The best and most hilarious thing this development led to was the teens telling their parents everything that happened. And hell, the Core Four have been through a lot.
The funniest thing was that Jamal and Ruby told their parents things before, but for whatever reason, their parents never paid attention or thought they were making stuff up.
Their horrified expressions at everything their kids have experienced over the years without their knowledge were priceless. And it only got better when they threw Abuelita under the bus with them.
Abuelita and Geny's near fight was too funny. And Abuelita, ever the wise one, advising the adults on the best route to take was entertaining.
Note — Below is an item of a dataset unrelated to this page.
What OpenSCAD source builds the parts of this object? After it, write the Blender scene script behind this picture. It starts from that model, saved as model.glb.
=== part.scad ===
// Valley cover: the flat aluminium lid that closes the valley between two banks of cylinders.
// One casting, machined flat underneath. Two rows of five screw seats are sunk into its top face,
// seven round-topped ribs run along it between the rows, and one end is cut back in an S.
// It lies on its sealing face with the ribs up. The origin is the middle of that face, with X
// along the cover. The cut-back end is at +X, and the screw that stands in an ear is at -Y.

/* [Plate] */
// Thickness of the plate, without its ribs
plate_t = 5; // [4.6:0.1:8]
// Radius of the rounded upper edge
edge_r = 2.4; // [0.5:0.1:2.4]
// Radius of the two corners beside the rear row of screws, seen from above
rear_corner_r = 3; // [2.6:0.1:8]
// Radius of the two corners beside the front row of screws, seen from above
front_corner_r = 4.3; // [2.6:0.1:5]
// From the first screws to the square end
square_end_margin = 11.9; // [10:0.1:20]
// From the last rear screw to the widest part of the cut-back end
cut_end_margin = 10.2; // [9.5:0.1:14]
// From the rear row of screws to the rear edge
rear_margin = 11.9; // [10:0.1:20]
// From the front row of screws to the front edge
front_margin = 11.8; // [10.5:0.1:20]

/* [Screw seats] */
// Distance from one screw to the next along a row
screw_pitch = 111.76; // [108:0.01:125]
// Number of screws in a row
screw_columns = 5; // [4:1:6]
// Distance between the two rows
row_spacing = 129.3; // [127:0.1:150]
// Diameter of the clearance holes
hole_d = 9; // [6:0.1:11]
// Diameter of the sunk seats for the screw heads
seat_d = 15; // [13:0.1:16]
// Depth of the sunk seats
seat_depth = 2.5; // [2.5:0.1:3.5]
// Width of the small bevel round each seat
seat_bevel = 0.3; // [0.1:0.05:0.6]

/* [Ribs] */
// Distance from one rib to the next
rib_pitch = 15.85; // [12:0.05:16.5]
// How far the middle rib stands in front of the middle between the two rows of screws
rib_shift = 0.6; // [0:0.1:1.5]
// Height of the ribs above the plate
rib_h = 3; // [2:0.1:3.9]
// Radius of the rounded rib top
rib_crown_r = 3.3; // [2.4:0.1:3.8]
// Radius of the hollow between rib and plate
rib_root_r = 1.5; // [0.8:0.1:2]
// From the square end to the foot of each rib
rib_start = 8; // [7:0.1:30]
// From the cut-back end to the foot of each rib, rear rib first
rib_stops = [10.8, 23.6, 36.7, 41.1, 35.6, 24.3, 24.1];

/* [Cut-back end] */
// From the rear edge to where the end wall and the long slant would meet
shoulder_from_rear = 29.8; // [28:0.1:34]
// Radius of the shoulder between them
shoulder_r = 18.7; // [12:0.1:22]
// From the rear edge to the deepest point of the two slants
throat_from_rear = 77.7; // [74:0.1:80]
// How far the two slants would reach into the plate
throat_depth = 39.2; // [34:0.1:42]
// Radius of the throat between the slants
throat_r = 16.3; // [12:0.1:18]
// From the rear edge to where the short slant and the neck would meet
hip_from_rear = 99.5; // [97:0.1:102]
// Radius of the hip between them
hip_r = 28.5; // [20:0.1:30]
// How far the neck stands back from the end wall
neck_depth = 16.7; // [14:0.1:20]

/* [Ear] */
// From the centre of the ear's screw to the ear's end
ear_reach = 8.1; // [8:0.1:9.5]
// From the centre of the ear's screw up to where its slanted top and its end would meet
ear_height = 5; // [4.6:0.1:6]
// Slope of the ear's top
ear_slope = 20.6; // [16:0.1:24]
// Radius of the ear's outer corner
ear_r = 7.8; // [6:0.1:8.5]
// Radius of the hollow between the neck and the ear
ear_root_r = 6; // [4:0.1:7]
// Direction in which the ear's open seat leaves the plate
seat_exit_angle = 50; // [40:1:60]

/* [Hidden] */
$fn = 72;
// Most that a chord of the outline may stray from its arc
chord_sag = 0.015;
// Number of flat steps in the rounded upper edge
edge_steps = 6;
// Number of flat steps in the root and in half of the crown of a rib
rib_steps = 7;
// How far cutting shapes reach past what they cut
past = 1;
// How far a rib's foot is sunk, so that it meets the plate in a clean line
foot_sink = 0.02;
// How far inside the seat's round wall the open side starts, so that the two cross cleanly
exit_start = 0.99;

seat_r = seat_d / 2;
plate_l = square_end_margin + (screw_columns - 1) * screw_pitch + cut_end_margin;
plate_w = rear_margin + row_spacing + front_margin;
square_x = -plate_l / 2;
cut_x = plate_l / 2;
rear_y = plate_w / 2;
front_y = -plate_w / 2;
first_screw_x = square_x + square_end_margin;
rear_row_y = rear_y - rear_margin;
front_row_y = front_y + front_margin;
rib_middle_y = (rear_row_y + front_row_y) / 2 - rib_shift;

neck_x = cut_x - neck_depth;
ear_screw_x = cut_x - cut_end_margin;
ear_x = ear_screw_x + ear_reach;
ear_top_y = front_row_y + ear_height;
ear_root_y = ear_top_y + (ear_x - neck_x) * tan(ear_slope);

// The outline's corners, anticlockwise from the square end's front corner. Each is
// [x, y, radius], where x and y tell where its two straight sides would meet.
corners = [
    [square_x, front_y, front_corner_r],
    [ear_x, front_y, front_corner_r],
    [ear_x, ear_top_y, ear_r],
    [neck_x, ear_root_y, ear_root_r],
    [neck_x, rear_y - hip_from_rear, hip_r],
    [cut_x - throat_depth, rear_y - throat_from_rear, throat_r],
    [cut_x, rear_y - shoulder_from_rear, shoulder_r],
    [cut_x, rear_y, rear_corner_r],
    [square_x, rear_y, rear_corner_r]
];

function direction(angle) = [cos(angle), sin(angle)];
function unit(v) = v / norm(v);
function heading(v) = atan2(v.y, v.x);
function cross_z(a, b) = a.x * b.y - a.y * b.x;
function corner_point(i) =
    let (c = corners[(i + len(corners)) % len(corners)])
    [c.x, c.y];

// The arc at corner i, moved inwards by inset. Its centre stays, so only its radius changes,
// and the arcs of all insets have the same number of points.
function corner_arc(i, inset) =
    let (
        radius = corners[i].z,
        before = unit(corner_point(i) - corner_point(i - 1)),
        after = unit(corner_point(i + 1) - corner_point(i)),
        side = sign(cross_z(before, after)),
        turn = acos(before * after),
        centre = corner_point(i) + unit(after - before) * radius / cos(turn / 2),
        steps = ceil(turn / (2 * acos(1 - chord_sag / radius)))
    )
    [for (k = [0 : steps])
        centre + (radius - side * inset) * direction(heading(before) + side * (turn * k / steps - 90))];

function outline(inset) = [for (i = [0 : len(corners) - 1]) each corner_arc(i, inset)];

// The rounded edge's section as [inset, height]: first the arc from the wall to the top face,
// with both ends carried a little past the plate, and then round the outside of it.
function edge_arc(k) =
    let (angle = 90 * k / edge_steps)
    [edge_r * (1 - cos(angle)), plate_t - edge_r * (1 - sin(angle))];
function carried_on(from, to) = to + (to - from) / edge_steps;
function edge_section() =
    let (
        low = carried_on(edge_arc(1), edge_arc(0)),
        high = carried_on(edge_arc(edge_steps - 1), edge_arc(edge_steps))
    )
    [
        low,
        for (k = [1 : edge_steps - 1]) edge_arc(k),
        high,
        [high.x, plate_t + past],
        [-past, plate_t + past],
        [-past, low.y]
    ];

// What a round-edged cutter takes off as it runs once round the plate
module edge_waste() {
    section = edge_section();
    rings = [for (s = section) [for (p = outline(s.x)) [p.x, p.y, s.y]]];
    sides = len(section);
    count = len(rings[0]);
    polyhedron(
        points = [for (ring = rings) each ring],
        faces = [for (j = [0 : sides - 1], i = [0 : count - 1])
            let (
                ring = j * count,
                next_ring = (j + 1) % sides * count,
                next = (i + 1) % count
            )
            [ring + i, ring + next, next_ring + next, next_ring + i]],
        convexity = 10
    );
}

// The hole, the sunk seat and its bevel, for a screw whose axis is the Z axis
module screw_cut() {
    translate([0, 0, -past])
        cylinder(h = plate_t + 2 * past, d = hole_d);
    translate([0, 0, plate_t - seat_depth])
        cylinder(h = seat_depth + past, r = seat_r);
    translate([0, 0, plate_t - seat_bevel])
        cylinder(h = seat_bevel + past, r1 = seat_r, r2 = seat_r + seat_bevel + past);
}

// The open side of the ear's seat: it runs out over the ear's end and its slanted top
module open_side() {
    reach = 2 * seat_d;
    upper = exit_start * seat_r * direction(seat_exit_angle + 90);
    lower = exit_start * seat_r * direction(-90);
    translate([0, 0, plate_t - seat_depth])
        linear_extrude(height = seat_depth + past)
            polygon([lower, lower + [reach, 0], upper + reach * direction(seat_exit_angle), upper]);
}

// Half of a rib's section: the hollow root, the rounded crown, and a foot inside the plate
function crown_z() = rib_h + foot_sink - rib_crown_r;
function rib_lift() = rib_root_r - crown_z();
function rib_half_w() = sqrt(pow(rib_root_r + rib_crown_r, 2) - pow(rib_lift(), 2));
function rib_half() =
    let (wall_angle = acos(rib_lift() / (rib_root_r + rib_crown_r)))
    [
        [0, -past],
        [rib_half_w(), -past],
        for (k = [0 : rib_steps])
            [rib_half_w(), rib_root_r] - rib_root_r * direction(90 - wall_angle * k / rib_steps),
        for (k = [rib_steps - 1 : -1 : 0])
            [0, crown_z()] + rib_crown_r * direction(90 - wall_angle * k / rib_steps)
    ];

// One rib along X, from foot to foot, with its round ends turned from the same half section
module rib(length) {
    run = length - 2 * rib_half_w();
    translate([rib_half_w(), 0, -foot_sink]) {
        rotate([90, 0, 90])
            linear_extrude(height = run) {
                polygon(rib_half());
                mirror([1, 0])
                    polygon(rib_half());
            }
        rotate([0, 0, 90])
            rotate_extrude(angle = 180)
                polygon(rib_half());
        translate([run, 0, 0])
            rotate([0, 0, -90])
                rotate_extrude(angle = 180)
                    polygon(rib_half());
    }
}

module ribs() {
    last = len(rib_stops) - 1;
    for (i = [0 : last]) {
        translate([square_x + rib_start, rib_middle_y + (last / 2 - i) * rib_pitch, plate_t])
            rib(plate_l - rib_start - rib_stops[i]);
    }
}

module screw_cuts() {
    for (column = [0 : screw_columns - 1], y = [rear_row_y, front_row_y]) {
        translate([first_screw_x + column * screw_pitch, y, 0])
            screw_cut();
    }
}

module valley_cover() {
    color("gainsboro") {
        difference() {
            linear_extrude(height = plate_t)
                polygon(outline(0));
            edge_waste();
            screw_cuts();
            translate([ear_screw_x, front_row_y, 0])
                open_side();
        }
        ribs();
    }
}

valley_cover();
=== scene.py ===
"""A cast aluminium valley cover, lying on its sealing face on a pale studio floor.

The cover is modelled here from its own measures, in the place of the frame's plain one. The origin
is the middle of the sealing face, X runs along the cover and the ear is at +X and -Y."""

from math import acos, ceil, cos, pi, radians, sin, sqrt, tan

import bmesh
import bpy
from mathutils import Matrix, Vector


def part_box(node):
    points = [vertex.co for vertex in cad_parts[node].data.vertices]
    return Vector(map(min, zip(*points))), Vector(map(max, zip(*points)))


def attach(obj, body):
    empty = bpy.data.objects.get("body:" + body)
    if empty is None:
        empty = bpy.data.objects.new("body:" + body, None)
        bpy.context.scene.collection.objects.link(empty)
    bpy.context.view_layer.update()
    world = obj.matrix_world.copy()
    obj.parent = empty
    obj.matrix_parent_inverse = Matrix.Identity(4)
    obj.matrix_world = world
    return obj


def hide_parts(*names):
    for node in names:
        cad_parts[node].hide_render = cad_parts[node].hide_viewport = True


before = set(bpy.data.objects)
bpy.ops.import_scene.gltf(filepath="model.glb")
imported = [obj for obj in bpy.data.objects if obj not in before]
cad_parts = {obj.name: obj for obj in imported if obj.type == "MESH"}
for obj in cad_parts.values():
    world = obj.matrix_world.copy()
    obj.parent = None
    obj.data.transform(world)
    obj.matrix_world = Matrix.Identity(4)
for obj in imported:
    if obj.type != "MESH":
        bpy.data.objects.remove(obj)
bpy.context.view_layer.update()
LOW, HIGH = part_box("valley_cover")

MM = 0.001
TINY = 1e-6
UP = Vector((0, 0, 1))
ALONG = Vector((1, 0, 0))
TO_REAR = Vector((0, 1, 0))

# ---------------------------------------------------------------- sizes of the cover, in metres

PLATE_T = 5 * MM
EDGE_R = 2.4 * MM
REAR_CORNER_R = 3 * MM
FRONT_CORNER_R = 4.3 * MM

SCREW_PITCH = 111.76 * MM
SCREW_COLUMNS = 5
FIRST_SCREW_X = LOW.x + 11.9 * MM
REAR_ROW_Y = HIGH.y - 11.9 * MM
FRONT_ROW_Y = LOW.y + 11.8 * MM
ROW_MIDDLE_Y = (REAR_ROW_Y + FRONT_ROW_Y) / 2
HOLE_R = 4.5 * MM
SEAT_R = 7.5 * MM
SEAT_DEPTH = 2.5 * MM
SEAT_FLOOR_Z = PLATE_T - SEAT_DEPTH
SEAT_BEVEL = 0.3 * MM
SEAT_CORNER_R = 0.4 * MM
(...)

Abuelita: Don't underestimate them. Your kids have gotten through far worse and they're safer together than they are apart. They may be just kids but they are their own best protection.
Fran: She's right.
Abuelita: I know I'm right.
Abuelita remains a gift, but the final season choosing to utilize the parents better is also a highlight. It was a great way to poke fun at the absurdity of the teens engaging in all of these crazy antics with their parents none the wiser.
Maybe Outer Banks can borrow a page from their book with this one.
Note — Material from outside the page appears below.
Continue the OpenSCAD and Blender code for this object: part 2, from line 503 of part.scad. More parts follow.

Despite their time apart, the Core Four have fallen back into a rhythm, and some of it was glossed over for the sake of everything else.
Jamal made up with Monse without a second thought. Ruby barely registered that her reappearance meant anything. And despite the lack of a full-blown conversation, Monse and Cesar are fine.
Jamal fell right back into his old ways with Abuelita, which is fun, even if her death looms over the series, too.
And Jamal and Ruby are back to being friends as if nothing happened, which is still to Jamal's detriment. Ruby remains obsessed with Jasmine.
She's all that he talks about, and now that she and Jamal are secretly hanging out, he thinks Jamal is the other guy.
JJ is the duo that we needed and deserved this entire time. Jamal is a better friend to Jasmine than Ruby probably is as a boyfriend.
They're good with each other, and they can bond over how self-absorbed Ruby is. Their friendship makes you smile.
Jasmine is thriving as a single girl learning to attend to her needs and practice self-care. It is such a fantastic storyline for her as a young woman.
It was exciting when she learned that she got accepted into Berkeley. It's a wonderful college, and she's deserving of a bright future that doesn't include the codependent relationship she developed with Ruby.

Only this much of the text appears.